Large Language Models, or LLMs, have shown incredible capabilities in many tasks, but they sometimes make up information, a problem known as hallucination. To tackle this, researchers have primarily used two methods: Retrieval Augmented Language Models (RALMs) and refusal post-training. RALMs use external knowledge to provide accurate answers, especially for questions outside their internal knowledge. Refusal post-training, on the other hand, teaches models to say “I don’t know” when they are uncertain.
However, a recent study titled “Do Retrieval Augmented Language Models Know When They Don’t Know?” delves into a crucial, often overlooked aspect: how well RALMs understand their own knowledge boundaries, particularly their ability to refuse to answer when appropriate. The paper, available at this link, was authored by Youchao Zhou, Heyan Huang, Yicheng Liu, Rui Dai, Xinglin Wang, Xinchen Zhang, Shumin Shi from Beijing Institute of Technology, and Yang Deng from Singapore Management University.
Understanding RALM Knowledge States
The researchers explored whether RALMs are well-calibrated across different internal and external knowledge states. They found that LLMs often exhibit “over-refusal” behavior, meaning they refuse to answer questions they actually know, especially when presented with irrelevant information. This is a significant finding, as it highlights a vulnerability where contextual distractions can impair a model’s ability to distinguish between its internal knowledge and external information.
For instance, imagine asking an RALM “When does the 2022 Olympic Winter Games end?” If the retrieved context contains misinformation, the model might become confused and refuse to answer, even if it internally knows the correct date. This “over-refusal” is a key problem identified in the study.
Impact of Refusal Post-Training
The study also investigated how different refusal post-training methods affect this over-refusal issue. They looked at two main approaches: Refusal-aware Instruction Tuning (R-tuning) and In-Context Fine-tuning (ICFT). The results showed that ICFT helped mitigate the over-refusal problem, while R-tuning actually made it worse. This suggests that while refusal training aims to improve a model’s self-awareness, some methods can inadvertently reduce the quality of answers, especially when positive, helpful context is available.
Specifically, R-tuning, while improving refusal quality in some scenarios, led to an increase in the over-refusal rate and a decrease in answer precision. ICFT, particularly when trained with negative contexts (ICFT(n)), showed better overall accuracy and refusal quality, and was more effective at reducing over-refusal. However, the study also noted that refusal ability can sometimes conflict with answer correctness, especially when positive context is present, due to a degradation of context utility.
Also Read:
- MeVe: A New Framework for Smarter LLM Context Management
- AnchorRAG: A Multi-Agent Framework for Enhanced Open-World Question Answering with Knowledge Graphs
Improving Refusal Techniques
Finally, the researchers proposed a simple yet effective refusal method for post-trained models to improve their overall answer quality. This technique involves first detecting the internal and external knowledge state of the LLM, then deciding whether to use context or abstain from answering. By doing so, the model can achieve more calibrated confidence and avoid using harmful negative contexts, leading to better overall performance and reduced over-refusal.

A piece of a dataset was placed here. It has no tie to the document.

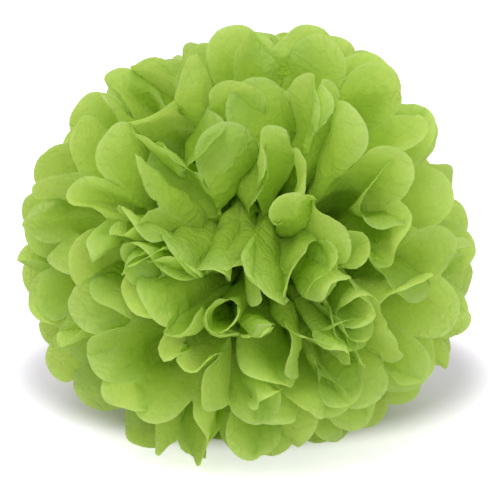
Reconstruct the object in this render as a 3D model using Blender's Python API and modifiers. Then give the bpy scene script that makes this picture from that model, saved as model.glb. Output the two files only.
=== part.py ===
"""A tissue paper flower. Twelve sheets are folded together into a fan, tied round the middle with wire, cut
round at the ends and opened out into a ball. It rests on its lowest petals, with one pole to the front."""

import math

import bmesh
import bpy
import numpy as np

# The paper, and the round end of each folded panel, which becomes a petal
SHEETS = 12
PANELS = 12
SHEET_LENGTH = 0.254
SHEET_WIDTH = 0.381
PAPER = 0.0003
NOTCH_DEPTH = 0.012
TIP_ROUNDNESS = 2.6
REACH = SHEET_LENGTH / 2
PANEL_WIDTH = SHEET_WIDTH / PANELS

# Where the paper bends on its way from the tie to the tips: shares of the reach and points in each panel
TIP_MARGIN = 0.006
TIP_ROW = REACH - NOTCH_DEPTH - TIP_MARGIN
OPEN_ROWS = ((0.355 * REACH, 1), (0.63 * REACH, 2), (TIP_ROW, 2))
TIP_PLACES = (0.0, 0.13, 0.5, 0.87)
NECK_POINTS = 5

# The gathered middle under the wire, and the gap there between the two halves of each fan
NECK_WIDTH = 0.009
NECK_PITCH = 0.0008
NESTING = 0.0005
HINGE = 0.0017
EDGE_GAP = 0.0006
WIDEST_NECK = NECK_WIDTH + 2 * NESTING * (SHEETS / 2 - 1)

# The wire
WIRE_RADIUS = 0.0004
WIRE_GAP = 0.0003
WIRE_CORNER = 0.0006
WIRE_SIDE = WIDEST_NECK / 2 + WIRE_GAP + WIRE_RADIUS
TWIST_START = WIRE_SIDE + 0.001
TWIST_LENGTH = 0.013
TWIST_RADIUS = WIRE_RADIUS + WIRE_GAP / 2
TWIST_TURNS = 2.5
TWIST_POINTS = 13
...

In conclusion, this research provides a deeper understanding of how external contexts influence the calibration of RALMs. It highlights that exclusively negative contexts can significantly harm calibration and lead to over-refusal. While refusal instruction tuning aims to improve self-awareness, its effectiveness varies, with In-Context Fine-tuning showing promise in mitigating over-refusal. The study emphasizes the importance of balancing proper refusal with effective context utilization to build more reliable and practical RALM systems.